Our research focuses on how endothelial cells are reprogrammed under pathological stress. We investigate how disturbed blood flow and disease-associated signals rewire endothelial metabolism and signaling, triggering inflammation, vascular remodeling, and barrier breakdown. In parallel, we examine how endothelial cells orchestrate vascular–immune crosstalk, acting as key regulators of systemic inflammation and disease progression.

By linking these processes across cardiometabolic disease, cancer, and neurodegeneration, we aim to uncover fundamental principles of vascular dysfunction and identify actionable targets to restore vascular integrity and intercept disease at its earliest stages.

Inflammation is the body’s response to harmful stimuli such as damaged cells, pathogens, or environmental stress. It activates the immune system to eliminate the source of injury and initiate tissue repair, thereby restoring normal function. While inflammation is essential for protection and healing, prolonged or dysregulated inflammatory responses can lead to chronic conditions, including autoimmune diseases, metabolic disorders, and cancer.

Our laboratory aims to understand the molecular and cellular mechanisms that regulate inflammation and maintain cellular homeostasis during inflammatory and infectious diseases. By studying how immune and non-immune cells coordinate these responses, we seek to identify key pathways that can be targeted to control excessive inflammation and promote tissue repair.

Cancer is a complex disease that tricks us through its diversity. Every tumor is different, with its own set of mutations and characteristics. That's why a single treatment doesn't work for everyone. This is where our lab comes in.

We use modern scientific tools to study cancer at multiple levels—through genomic sequencing, proteomics, and metabolomics. By combining data from these different approaches, we build a comprehensive picture of how cancer works. This helps us discover new biomarkers and identify therapeutic targets.

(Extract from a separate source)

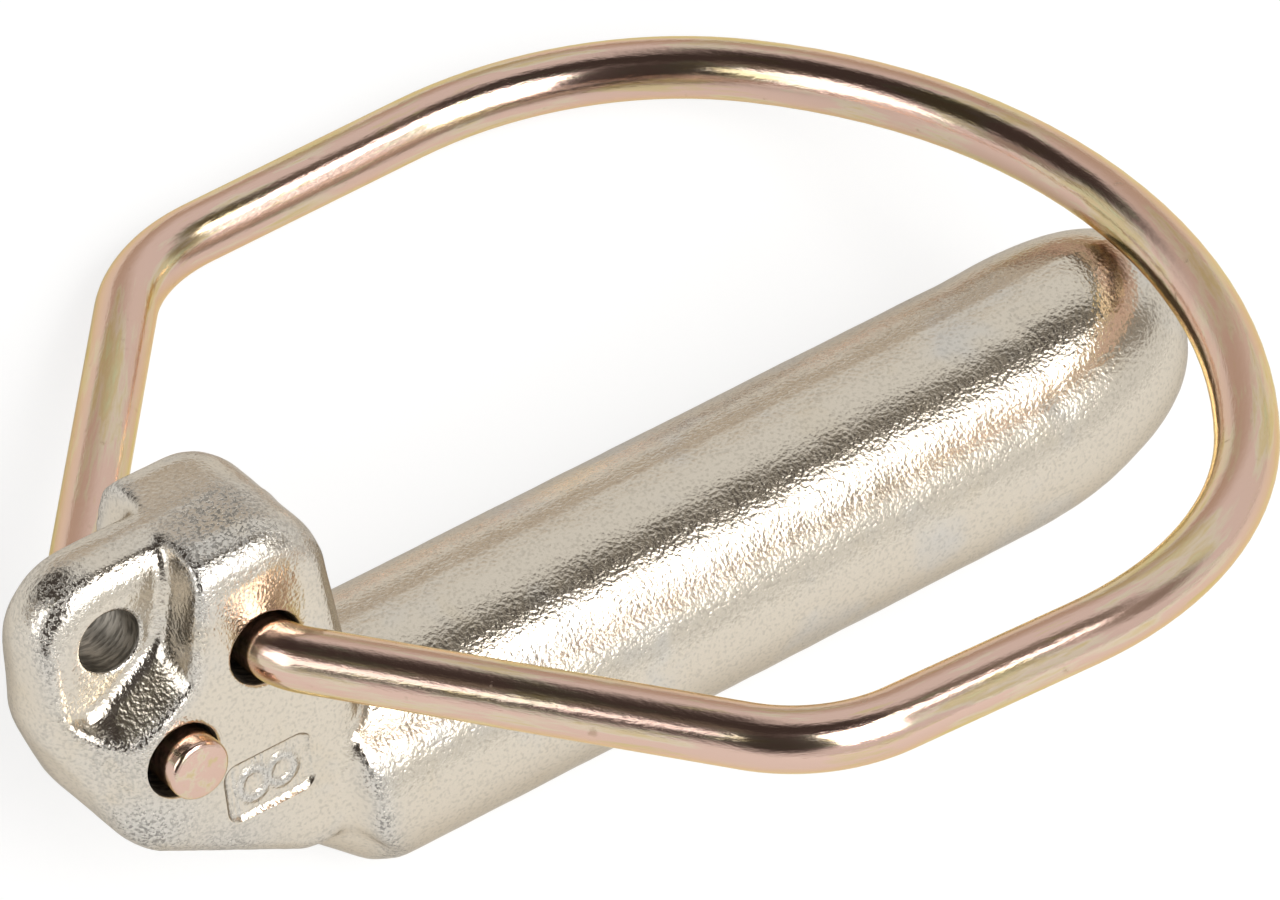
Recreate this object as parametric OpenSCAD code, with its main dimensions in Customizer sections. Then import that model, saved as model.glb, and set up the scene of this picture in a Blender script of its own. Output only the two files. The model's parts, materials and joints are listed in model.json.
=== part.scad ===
// Linch pin: a forged pin with a flat head, and a spring wire D-ring that snaps over the nose.
// The pin is drawn upright: shaft axis along X, nose at +X, wire holes along Y, head lobe up at +Z.
// It is then rolled about the shaft until it lies as it comes to rest, on the shaft and the ring.

/* [Shaft] */
// Diameter of the round shaft
shaft_d = 16; // [14:0.5:18]
// Length of the straight shaft, from the end of the shoulder to the start of the nose
shaft_l = 47.8; // [40:0.2:70]
// Length of the tapered shoulder by which the shaft runs into the head
shoulder_l = 8.2; // [7.6:0.1:9]
// Radius of the shoulder's narrow end, inside the head
shoulder_end_r = 1.6; // [1:0.1:2]
// Length of the nose beyond the straight shaft
nose_l = 11.9; // [9:0.1:15]
// Radius of the blunt end of the nose
nose_end_r = 3.4; // [2:0.1:5]
// How far the end of the nose sits above the shaft axis, on the ring's side
nose_rise = 1.8; // [0:0.1:2.5]

/* [Head] */
// Thickness of the head across its two flat faces
head_t = 12; // [10:0.5:14]
// Rounding of the head's long edges
head_edge_r = 2.4; // [1:0.1:3]
// Thickness of the tab between the two pockets
tab_t = 5.2; // [4.6:0.2:6]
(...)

Our Goal: To turn this knowledge into practical solutions for patients. We aim to develop new diagnostic tests, create targeted therapies, and design personalized treatment plans. By understanding what makes each cancer unique, we can develop better strategies to fight it.

Integrated Biophotonics Lab (IBL) led by Dr. Surya Pratap Singh has a major focus on utilizing interdisciplinary approaches to answer some of the critical questions in the field of disease diagnosis and environmental monitoring. 

The IBL’s research sits at the intersection of physics, biology, chemistry and data science with a primary research focus on developing non-invasive, label-free, high resolution optical techniques for 

• Rapid identification of Antimicrobial Resistance (AMR) using heavy water labelling. 

• Single-Cell Metabolomics for visualizing de novo synthesis of metabolites through stable isotope labelling. 

• Raman hyperspectral imaging to visualize single and chemically heterogeneous microplastics from environmental sources.

• Integrating multivariate unmixing algorithms and deep learning to process complex hyperspectral datasets for better spatial mapping of cellular components.

We study how the brain responds to stress and why some people develop depression, dementia, or other brain disorders upon exposure to chronic stress. We are especially interested in understanding how early-life adversity, stressful experiences and stress hormones affect long-term mental health and makes us vulnerable to various neurodegenerative disorders.

One of our key research areas focuses on astrocytes—a type of brain cell that was once thought to be just a “support cell,” but is now known to play a critical role in brain function, mood, memory, and neurodegenerative diseases like Stroke, Alzheimer’s and Parkinson’s disease.

We use a combination of molecular biology, cell biology, behavioral and computational techniques to understand how brain cells grow, communicate, and survive under stress. Our goal is to discover the biological mechanisms that make the brain vulnerable to diseases—and importantly, to find ways to prevent these conditions before they begin.